The Mission of the University of Hartford’s Department of Architecture fits within the larger Mission of the University. The University of Hartford was founded in 1957 by a group of community leaders who envisioned an institution of higher learning that would serve the Greater Hartford region. The University’s description of itself as “a private university with a public purpose” is seen in the various ways that the University has over the years served the world beyond its campus, producing students for careers as active and productive citizens, sending graduates all over the world to become leaders in shaping tomorrow. Some concrete examples of the fulfillment of the University’s Mission are as follows:
- Community Division of the Hartt School (providing performing arts education and training for more than 3,000, from children to adults, every semester);
- The Micro-Business Incubator on Albany Avenue, where Barney School of Business students provide valuable consulting services for small business owners;
- Project Horizon, which places nursing students in homeless shelters throughout Hartford;
- Partnership with the public school system, through which each semester 300 University students provide a wide variety of services to students in nine schools in the City of Hartford through the Education Main Street program;
- Two Magnet Schools on campus, which demonstrates the University’s commitment to forging strong connections between K-12 and higher education.
The Department of Architecture views its Mission as part of the University’s commitment as a private institution dedicated to public purpose and influence. It shares the vision expressed in the University of Hartford motto, found on the University seal: Ad Humanitatem, “For humanity.”
The Architecture Department’s commitment to the education of architects grew from the initiative of several architects in the Greater Hartford region, with the support of the AIA/Connecticut chapter, who in the mid 1990s met with the University’s president to encourage the institution of a professional architectural degree program that would help serve the architectural community—both locally and in the New England region—and offer a choice in architectural education in Connecticut. The AIA/Connecticut chapter has championed the Department of Architecture over the years, as have practitioners throughout the Greater Hartford region. Building Community, Ernest Boyer and Lee Mitgang’s landmark report on architectural education, underscored the need for greater connections between the architectural academia and the world beyond the campus. From this history, the Architecture Department views its Mission of “public purpose” in three realms: Civic, Social, and Professional.
The Civic Realm: Located in the City of Hartford, The Department of Architecture sees the city as a “laboratory of opportunity” in the education of future architects. Urban sites are the basis of many studio projects that respond to issues of density, civic life, and the role of the urban environment in creating dynamic settings for the pursuit of public life. Past projects have included the design of new urban space at the city’s Wadsworth Athenaeum (one of the oldest art museums in the country); the development of a large vacant city block in downtown Hartford to instill new urban life; and the assessment of open space in the city for new civic uses. Students benefit from the insights of faculty, architects and developers, visiting critics, and lecturers engaged in civic place-making. Hartford has serious deficiencies (the density of its urban fabric has been decimated over the years) which provides opportunities for students to appraise urban challenges common in many cities, explore design solutions, and present the results in public forums.

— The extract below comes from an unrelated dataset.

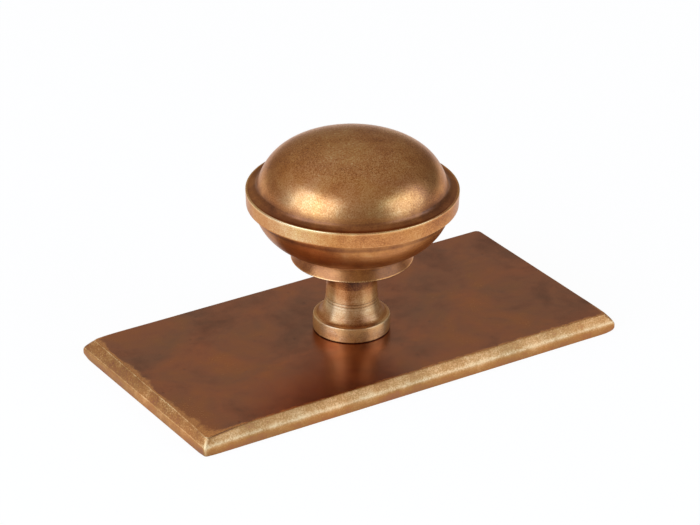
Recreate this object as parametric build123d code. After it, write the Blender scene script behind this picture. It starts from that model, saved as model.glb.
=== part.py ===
from build123d import *
import math
import os

# Turned brass cabinet knob standing on its own rectangular brass backplate.
# Origin: the middle of the plate's back face. +X along the plate, +Z away from the door. Millimetres.

# Backplate: a solid bar with rounded corners and a steep bevel all round its front.
plate_length = 76.0
plate_width = 38.0
plate_thickness = 3.0
bevel_run = 1.1
bevel_drop = 1.7
plate_edge_radius = 0.35
face_corner_radius = 0.12
plate_hole_radius = 2.25

# Foot collar, flared neck and finger ring. All knob heights are above the plate's front face.
collar_radius = 6.1
collar_height = 2.45
shoulder_run = 0.6
shoulder_rise = 0.15
neck_radius = 3.95
flare_height = 3.6
ring_underside = 12.4
ring_radius = 9.65
ring_thickness = 1.6
ring_taper = 0.75
ring_inset = 0.15
quirk_height = 0.9

# Bowl, rim band and domed face.
rim_underside = 21.7
rim_lower_radius = 16.5
rim_upper_radius = 16.6
rim_band = 2.55
rim_overhang = 1.05
lip_width = 0.4
cove_run = 1.35
cove_rise = 0.5
dome_height = 7.5

# Softened turned corners and two fine lines scribed round the flare of the neck.
corner_radius = 0.15
line_depth = 0.1
line_half_width = 0.12
line_places = (0.3, 0.42)

# Blind hole up the middle for an M4 screw: tapping drill, drill point, countersunk mouth.
thread_radius = 1.65
thread_depth = 12.0
countersink = 0.45
drill_point_angle = 118.0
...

The Social Realm: The Department of Architecture’s focus on the Social Realm responds to the role of the architect in serving the public through leadership in design, particularly social groups who have not in the past had access to the benefits of architecture. In Building Community Boyer and Mitgang lamented the fact that too often academia is viewed as a “private benefit, not a public good.” Architecture is a social art, and the Department of Architecture seeks to engage the Social Realm. A recent studio project for a mosque for a downtown Hartford site considered the needs of a growing religious population now marginalized in the U.S. Students met with leaders in the Greater Hartford Islamic community, attended prayer services, and developed designs based on ancient mosque design precedents. A Department of Architecture faculty was instrumental in the establishment and management of the University’s Center for Integrated Design. The CID brings together University of Hartford faculty from three colleges and five disciplines (engineering, architecture, visual communications, business and marketing) to respond to the needs of institutions and communities that seek design services. Through the CID, architecture faculty and students have undertaken conceptual designs for the town of Bloomfield Central Business/Community District and is currently in the early stages with the City of Hartford’s Upper Albany Town Center project. Additional projects and grants are pending.
The Professional Realm: The Department of Architecture’s mission in the Professional Realm is part of its history. The Department believes in the value of practicing architects teaching future architects. Five of the six full-time faculty are licensed architects, as are most of the adjunct faculty. The Department continues to engage the state professional society. The AIA/Connecticut chapter was an early proponent of the University’s architecture program and continues as a solid supporter. The department and the campus have served as a setting for a number of professional educational events for the region’s architects. The Department hosted an architectural education conference by the AIA Committee on Architecture for Education in the fall of 2005 James LaPosta, AIA, and James Hoagland, AIA, of the Hartford firm JCJArchitecture were the local hosts. Also, a day-long session on green design and construction was presented through the AIA/Connecticut by Steven Winter Associates. Each semester the Department provides a lecture series (underwritten by JCJArchitecture), free and open to the public, which has presented the work of practitioners from throughout the New England region and metropolitan New York, and beyond. Practicing architects from Connecticut participate in the architecture program as adjunct faculty, studio critics, review participants, and Advisory Board Members. For its students, the Department and the region’s architects offer examples of leadership within the profession.
The Civic, Social, and Professional realms reinforce the mission of architectural education at the University of Hartford, and help serve the mission of the University itself. The Department views the three realms as the bedrock of the discipline of architecture, reinforcing it as a social art with a civic purpose, created by professionals engaged with the community.